| Do this |
Copy each line of the listing below exactly.

| Source records |
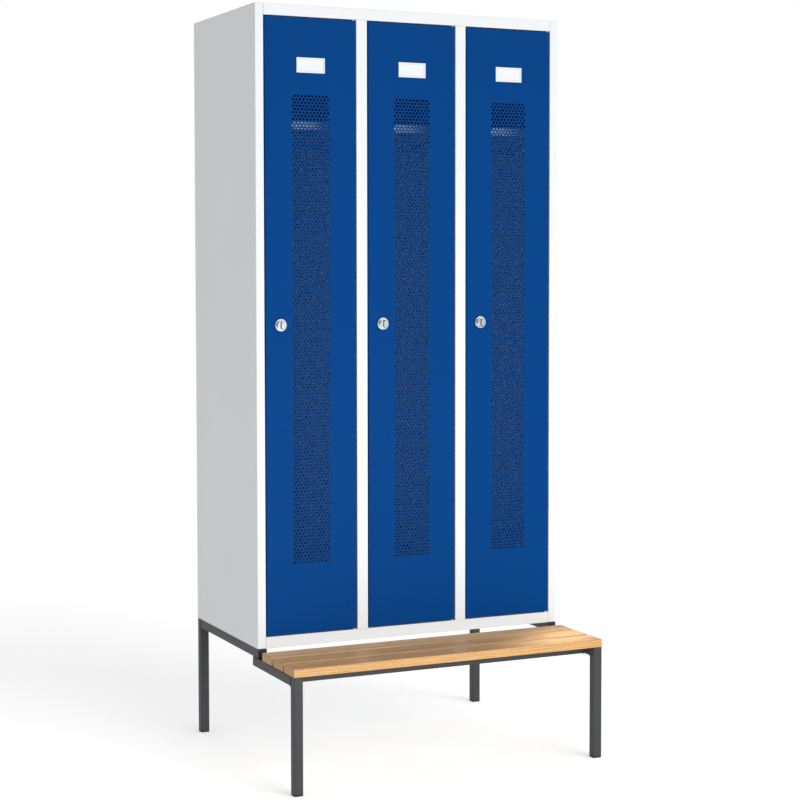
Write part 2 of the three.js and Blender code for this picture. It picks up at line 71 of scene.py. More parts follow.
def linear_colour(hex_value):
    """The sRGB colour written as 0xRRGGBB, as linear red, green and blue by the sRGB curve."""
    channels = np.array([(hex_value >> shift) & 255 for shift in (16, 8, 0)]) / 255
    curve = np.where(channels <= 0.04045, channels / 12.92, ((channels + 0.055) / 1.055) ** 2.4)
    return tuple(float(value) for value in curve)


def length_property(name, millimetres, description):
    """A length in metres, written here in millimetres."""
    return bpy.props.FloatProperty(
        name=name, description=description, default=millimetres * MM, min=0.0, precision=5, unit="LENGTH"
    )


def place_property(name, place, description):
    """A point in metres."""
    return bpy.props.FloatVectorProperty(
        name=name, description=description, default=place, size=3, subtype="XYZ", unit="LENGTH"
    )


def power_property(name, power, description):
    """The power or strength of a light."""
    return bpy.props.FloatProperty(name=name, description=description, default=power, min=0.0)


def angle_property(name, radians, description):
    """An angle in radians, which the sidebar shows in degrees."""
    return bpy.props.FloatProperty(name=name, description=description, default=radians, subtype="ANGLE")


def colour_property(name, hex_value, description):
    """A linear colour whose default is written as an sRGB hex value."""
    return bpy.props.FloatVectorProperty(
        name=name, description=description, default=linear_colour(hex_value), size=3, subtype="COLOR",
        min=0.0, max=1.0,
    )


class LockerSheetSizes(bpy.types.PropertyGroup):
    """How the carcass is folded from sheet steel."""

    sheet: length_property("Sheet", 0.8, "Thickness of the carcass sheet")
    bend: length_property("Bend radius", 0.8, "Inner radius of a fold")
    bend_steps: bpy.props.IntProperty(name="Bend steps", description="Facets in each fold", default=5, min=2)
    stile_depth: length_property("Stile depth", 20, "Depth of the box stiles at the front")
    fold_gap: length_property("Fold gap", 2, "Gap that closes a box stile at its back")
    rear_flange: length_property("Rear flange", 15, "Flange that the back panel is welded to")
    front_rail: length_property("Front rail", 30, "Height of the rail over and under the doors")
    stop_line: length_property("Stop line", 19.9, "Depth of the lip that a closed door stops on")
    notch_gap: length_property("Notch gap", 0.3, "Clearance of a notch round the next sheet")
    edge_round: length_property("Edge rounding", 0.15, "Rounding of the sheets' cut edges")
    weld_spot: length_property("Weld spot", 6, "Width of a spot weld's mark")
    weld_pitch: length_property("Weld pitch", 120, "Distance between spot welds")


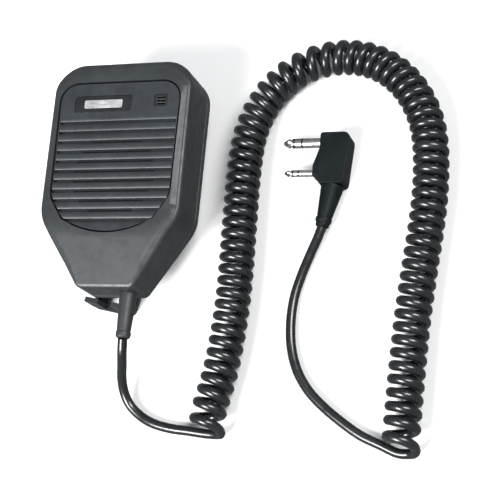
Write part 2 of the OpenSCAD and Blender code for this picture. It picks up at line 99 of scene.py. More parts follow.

| Full answer |
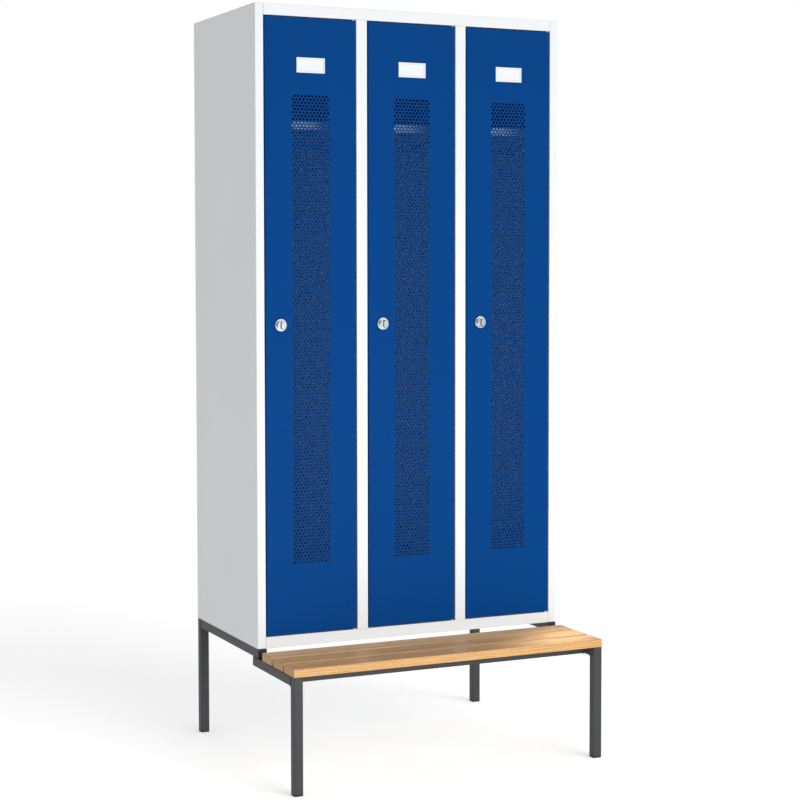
Write part 2 of the three.js and Blender code for this picture. It picks up at line 71 of scene.py. More parts follow.
def linear_colour(hex_value):
    """The sRGB colour written as 0xRRGGBB, as linear red, green and blue by the sRGB curve."""
    channels = np.array([(hex_value >> shift) & 255 for shift in (16, 8, 0)]) / 255
    curve = np.where(channels <= 0.04045, channels / 12.92, ((channels + 0.055) / 1.055) ** 2.4)
    return tuple(float(value) for value in curve)


def length_property(name, millimetres, description):
    """A length in metres, written here in millimetres."""
    return bpy.props.FloatProperty(
        name=name, description=description, default=millimetres * MM, min=0.0, precision=5, unit="LENGTH"
    )


def place_property(name, place, description):
    """A point in metres."""
    return bpy.props.FloatVectorProperty(
        name=name, description=description, default=place, size=3, subtype="XYZ", unit="LENGTH"
    )


def power_property(name, power, description):
    """The power or strength of a light."""
    return bpy.props.FloatProperty(name=name, description=description, default=power, min=0.0)


def angle_property(name, radians, description):
    """An angle in radians, which the sidebar shows in degrees."""
    return bpy.props.FloatProperty(name=name, description=description, default=radians, subtype="ANGLE")


def colour_property(name, hex_value, description):
    """A linear colour whose default is written as an sRGB hex value."""
    return bpy.props.FloatVectorProperty(
        name=name, description=description, default=linear_colour(hex_value), size=3, subtype="COLOR",
        min=0.0, max=1.0,
    )


class LockerSheetSizes(bpy.types.PropertyGroup):
    """How the carcass is folded from sheet steel."""

    sheet: length_property("Sheet", 0.8, "Thickness of the carcass sheet")
    bend: length_property("Bend radius", 0.8, "Inner radius of a fold")
    bend_steps: bpy.props.IntProperty(name="Bend steps", description="Facets in each fold", default=5, min=2)
    stile_depth: length_property("Stile depth", 20, "Depth of the box stiles at the front")
    fold_gap: length_property("Fold gap", 2, "Gap that closes a box stile at its back")
    rear_flange: length_property("Rear flange", 15, "Flange that the back panel is welded to")
    front_rail: length_property("Front rail", 30, "Height of the rail over and under the doors")
    stop_line: length_property("Stop line", 19.9, "Depth of the lip that a closed door stops on")
    notch_gap: length_property("Notch gap", 0.3, "Clearance of a notch round the next sheet")
    edge_round: length_property("Edge rounding", 0.15, "Rounding of the sheets' cut edges")
    weld_spot: length_property("Weld spot", 6, "Width of a spot weld's mark")
    weld_pitch: length_property("Weld pitch", 120, "Distance between spot welds")


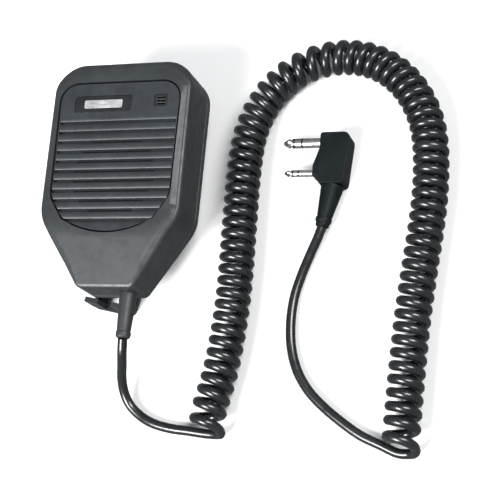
Write part 2 of the OpenSCAD and Blender code for this picture. It picks up at line 99 of scene.py. More parts follow.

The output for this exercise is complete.